* Task description
Extract every line of the material that holds the string "this".

* Supplied information

□ □ □ □

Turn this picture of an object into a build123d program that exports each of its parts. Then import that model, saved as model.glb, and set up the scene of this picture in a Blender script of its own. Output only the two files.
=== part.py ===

□ □ □ □

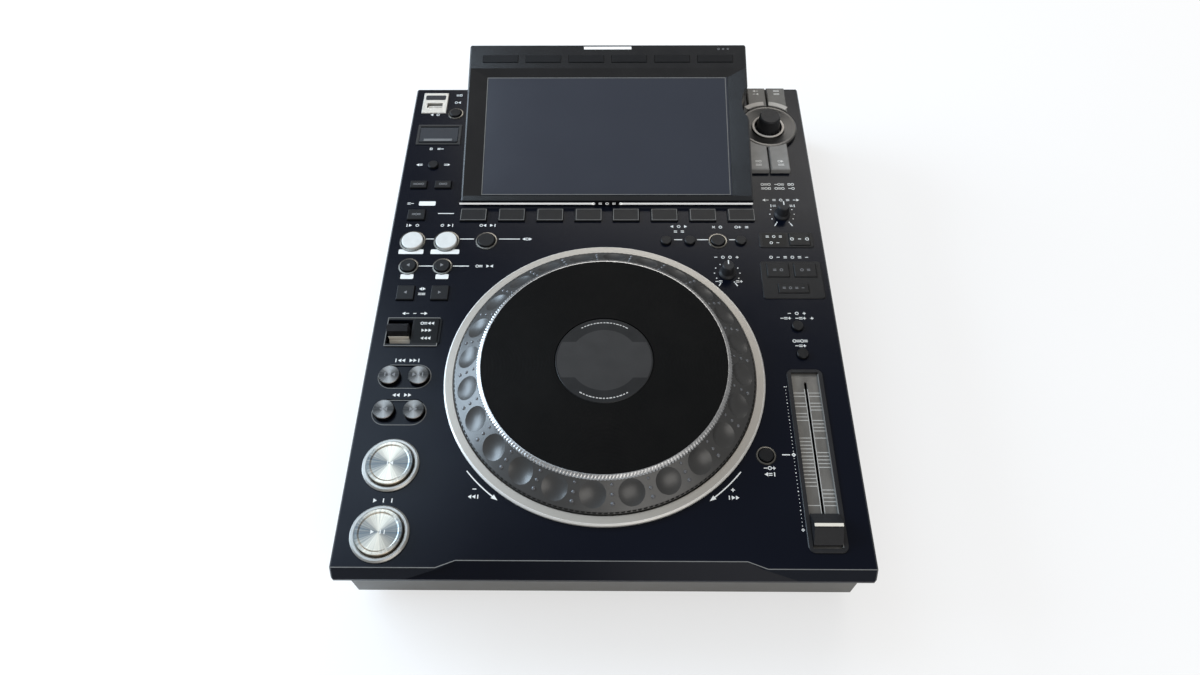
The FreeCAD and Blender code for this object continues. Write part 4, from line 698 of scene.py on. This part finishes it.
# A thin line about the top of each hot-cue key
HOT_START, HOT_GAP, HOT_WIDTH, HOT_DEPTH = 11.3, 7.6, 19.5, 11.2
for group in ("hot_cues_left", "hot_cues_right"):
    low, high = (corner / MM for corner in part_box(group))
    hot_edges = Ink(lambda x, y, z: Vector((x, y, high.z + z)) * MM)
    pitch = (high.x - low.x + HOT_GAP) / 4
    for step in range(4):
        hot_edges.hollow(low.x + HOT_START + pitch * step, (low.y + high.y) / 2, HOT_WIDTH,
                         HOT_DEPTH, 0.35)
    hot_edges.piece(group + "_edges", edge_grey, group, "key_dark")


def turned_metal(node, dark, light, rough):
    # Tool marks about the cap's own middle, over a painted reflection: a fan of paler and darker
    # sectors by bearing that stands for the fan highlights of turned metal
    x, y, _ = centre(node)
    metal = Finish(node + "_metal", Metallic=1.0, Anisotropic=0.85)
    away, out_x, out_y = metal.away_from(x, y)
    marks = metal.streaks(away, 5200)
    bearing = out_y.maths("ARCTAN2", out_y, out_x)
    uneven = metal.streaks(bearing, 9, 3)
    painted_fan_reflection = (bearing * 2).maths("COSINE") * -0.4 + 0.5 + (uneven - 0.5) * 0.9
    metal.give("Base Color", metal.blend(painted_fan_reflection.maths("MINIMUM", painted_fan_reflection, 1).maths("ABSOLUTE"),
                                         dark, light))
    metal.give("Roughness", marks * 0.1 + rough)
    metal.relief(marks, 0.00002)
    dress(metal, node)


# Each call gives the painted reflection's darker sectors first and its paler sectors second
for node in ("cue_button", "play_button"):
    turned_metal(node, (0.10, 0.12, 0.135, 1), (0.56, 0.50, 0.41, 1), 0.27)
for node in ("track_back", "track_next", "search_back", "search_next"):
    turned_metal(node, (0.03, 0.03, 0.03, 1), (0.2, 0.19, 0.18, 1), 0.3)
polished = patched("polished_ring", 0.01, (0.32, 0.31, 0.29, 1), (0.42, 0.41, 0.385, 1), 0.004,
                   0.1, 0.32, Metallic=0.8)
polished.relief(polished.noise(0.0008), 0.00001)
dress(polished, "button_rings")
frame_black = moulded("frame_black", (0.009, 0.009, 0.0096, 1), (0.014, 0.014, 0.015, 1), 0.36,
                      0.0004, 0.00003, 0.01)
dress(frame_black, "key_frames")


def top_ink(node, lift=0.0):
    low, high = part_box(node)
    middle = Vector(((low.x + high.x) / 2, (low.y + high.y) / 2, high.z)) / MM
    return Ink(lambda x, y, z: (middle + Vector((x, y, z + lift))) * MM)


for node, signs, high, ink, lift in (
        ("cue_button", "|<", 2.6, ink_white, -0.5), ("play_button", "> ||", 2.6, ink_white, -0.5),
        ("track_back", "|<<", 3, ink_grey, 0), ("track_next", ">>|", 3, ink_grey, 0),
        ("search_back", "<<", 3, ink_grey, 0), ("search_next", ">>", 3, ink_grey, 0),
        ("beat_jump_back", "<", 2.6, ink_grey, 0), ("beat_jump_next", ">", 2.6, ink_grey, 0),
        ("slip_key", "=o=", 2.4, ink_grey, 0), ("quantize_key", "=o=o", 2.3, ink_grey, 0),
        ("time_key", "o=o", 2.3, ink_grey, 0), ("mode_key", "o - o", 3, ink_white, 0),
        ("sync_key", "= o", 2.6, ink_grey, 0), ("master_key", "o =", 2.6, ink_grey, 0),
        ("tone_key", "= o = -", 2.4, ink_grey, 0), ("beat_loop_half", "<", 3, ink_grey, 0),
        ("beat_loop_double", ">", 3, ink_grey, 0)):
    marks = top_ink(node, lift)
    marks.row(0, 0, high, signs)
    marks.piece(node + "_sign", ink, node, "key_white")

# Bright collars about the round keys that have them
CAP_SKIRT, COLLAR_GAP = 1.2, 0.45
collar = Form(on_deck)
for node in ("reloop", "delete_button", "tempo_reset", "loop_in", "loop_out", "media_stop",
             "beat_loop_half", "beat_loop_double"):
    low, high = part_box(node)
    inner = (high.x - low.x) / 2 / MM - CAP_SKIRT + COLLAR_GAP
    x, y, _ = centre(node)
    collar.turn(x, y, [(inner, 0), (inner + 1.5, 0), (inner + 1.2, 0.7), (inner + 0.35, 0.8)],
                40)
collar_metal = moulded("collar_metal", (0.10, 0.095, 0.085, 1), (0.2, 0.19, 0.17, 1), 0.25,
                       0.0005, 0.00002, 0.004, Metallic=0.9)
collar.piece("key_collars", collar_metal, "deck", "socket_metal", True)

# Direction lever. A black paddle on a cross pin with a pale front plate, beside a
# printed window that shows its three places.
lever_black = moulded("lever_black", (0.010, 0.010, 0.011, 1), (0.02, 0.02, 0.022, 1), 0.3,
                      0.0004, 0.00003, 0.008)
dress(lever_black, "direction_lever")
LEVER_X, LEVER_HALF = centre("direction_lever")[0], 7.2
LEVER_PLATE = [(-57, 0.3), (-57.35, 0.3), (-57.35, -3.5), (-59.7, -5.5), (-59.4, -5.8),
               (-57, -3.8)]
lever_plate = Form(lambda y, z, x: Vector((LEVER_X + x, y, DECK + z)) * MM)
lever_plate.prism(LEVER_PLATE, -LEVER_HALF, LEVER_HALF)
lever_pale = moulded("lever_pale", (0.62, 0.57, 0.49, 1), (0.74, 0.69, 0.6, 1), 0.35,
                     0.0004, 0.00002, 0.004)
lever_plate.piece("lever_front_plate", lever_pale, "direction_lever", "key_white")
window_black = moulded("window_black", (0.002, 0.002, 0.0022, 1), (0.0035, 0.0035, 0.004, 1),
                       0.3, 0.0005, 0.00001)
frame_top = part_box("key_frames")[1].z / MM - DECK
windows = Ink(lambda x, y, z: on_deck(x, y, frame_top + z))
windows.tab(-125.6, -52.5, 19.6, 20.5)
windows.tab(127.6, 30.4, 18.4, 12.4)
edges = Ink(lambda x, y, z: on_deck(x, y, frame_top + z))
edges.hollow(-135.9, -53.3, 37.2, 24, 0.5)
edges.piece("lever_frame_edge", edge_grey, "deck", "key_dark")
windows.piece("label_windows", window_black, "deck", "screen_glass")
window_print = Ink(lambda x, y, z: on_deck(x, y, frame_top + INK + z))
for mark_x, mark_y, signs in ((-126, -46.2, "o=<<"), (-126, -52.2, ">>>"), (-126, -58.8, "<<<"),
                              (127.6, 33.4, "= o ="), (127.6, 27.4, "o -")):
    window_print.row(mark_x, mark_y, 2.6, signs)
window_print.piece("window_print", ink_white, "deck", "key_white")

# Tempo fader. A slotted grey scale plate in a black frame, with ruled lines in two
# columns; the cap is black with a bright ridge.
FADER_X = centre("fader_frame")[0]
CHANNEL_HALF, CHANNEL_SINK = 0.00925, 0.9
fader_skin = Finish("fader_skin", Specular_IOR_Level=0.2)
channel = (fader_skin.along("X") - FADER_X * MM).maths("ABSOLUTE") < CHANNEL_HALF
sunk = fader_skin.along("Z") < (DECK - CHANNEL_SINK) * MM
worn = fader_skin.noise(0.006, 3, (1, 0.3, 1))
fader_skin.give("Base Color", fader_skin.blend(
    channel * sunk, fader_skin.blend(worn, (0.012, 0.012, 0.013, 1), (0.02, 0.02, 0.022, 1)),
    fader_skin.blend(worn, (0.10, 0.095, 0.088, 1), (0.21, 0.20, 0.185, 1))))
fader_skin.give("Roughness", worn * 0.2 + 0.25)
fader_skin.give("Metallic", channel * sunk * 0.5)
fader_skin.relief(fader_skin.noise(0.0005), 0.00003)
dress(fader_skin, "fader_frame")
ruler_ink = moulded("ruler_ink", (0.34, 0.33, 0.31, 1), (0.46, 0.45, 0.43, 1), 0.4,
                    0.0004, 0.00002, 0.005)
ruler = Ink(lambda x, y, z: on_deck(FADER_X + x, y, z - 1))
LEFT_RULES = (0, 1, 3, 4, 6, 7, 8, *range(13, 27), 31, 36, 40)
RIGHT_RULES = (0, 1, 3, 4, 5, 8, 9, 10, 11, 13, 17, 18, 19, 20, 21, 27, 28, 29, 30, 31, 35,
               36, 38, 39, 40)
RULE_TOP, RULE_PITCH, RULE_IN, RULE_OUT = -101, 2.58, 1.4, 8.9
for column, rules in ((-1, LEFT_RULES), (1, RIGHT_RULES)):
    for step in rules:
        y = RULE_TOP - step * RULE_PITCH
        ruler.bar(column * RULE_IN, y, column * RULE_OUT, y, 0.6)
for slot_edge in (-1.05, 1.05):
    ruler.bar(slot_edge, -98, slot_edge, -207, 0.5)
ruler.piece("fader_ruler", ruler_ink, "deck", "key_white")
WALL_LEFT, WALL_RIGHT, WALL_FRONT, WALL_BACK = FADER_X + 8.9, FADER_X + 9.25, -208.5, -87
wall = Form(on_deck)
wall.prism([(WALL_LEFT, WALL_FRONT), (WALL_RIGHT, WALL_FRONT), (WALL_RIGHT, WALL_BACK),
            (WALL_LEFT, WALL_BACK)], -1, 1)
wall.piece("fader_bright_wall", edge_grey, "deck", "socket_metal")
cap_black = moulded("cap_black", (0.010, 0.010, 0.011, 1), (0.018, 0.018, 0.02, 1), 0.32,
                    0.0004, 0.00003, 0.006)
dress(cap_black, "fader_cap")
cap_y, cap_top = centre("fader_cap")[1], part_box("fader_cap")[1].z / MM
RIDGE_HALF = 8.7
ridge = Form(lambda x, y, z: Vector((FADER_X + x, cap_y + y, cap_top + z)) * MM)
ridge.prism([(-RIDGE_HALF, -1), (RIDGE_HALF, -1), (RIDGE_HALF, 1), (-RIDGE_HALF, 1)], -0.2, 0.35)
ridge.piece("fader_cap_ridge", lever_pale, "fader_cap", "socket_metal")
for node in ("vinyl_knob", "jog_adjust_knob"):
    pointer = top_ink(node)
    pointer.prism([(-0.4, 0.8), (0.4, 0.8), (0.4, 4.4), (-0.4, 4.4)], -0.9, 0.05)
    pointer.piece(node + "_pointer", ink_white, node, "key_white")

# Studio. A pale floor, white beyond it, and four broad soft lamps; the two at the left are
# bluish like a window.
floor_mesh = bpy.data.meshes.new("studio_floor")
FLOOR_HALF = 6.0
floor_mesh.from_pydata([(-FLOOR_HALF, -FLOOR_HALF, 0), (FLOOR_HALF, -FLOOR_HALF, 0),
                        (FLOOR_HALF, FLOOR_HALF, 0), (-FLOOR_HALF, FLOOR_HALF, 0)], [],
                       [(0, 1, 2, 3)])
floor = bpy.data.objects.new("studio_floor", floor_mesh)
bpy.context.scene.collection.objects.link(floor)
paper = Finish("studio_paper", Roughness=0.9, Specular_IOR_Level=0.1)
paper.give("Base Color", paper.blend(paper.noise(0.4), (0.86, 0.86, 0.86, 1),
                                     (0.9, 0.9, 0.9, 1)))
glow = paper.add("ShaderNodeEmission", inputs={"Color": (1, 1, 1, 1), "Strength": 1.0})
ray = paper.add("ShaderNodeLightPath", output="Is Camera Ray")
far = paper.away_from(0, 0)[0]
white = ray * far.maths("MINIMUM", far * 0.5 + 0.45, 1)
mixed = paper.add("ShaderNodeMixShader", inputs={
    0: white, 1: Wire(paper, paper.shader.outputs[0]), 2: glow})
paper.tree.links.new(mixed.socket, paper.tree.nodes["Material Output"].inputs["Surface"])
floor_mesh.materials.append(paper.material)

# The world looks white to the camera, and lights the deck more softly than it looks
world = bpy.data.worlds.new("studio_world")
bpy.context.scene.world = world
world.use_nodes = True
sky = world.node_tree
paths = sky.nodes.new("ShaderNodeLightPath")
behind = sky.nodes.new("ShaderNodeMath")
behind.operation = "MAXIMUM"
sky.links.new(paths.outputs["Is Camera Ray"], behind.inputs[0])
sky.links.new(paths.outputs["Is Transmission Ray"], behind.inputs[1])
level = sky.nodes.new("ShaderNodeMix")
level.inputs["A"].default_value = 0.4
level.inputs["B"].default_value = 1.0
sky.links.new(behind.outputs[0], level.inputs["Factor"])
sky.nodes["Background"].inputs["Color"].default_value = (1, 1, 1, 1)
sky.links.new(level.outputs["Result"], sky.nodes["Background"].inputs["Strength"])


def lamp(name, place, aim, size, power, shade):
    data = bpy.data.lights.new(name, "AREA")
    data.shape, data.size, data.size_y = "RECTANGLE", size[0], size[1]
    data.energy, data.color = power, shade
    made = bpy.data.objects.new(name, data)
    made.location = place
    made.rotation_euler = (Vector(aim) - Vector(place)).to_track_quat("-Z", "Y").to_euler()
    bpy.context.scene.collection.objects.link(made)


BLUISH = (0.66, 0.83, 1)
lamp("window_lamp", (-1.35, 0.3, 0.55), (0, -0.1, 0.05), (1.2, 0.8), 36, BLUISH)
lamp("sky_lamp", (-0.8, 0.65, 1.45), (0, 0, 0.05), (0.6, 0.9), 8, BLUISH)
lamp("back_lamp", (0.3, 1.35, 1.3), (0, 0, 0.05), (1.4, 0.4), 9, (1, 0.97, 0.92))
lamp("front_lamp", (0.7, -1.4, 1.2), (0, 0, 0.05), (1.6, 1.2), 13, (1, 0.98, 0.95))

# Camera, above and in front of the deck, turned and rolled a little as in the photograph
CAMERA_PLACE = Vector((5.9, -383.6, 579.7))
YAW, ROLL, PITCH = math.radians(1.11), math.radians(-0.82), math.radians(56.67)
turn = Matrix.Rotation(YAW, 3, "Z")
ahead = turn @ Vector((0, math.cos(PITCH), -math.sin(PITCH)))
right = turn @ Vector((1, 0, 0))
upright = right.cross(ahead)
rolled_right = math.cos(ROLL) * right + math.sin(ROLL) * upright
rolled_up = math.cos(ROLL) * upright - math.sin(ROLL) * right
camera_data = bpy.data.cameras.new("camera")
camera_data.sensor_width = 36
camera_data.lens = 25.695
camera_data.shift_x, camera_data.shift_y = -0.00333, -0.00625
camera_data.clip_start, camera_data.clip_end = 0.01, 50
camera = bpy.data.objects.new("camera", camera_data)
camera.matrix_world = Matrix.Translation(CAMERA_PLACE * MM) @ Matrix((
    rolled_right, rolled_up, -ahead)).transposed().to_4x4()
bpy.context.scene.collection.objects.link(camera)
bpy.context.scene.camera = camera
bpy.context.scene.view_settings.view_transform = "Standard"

□ □ □ □

* Answer for the task
Turn this picture of an object into a build123d program that exports each of its parts. Then import that model, saved as model.glb, and set up the scene of this picture in a Blender script of its own. Output only the two files.
The FreeCAD and Blender code for this object continues. Write part 4, from line 698 of scene.py on. This part finishes it.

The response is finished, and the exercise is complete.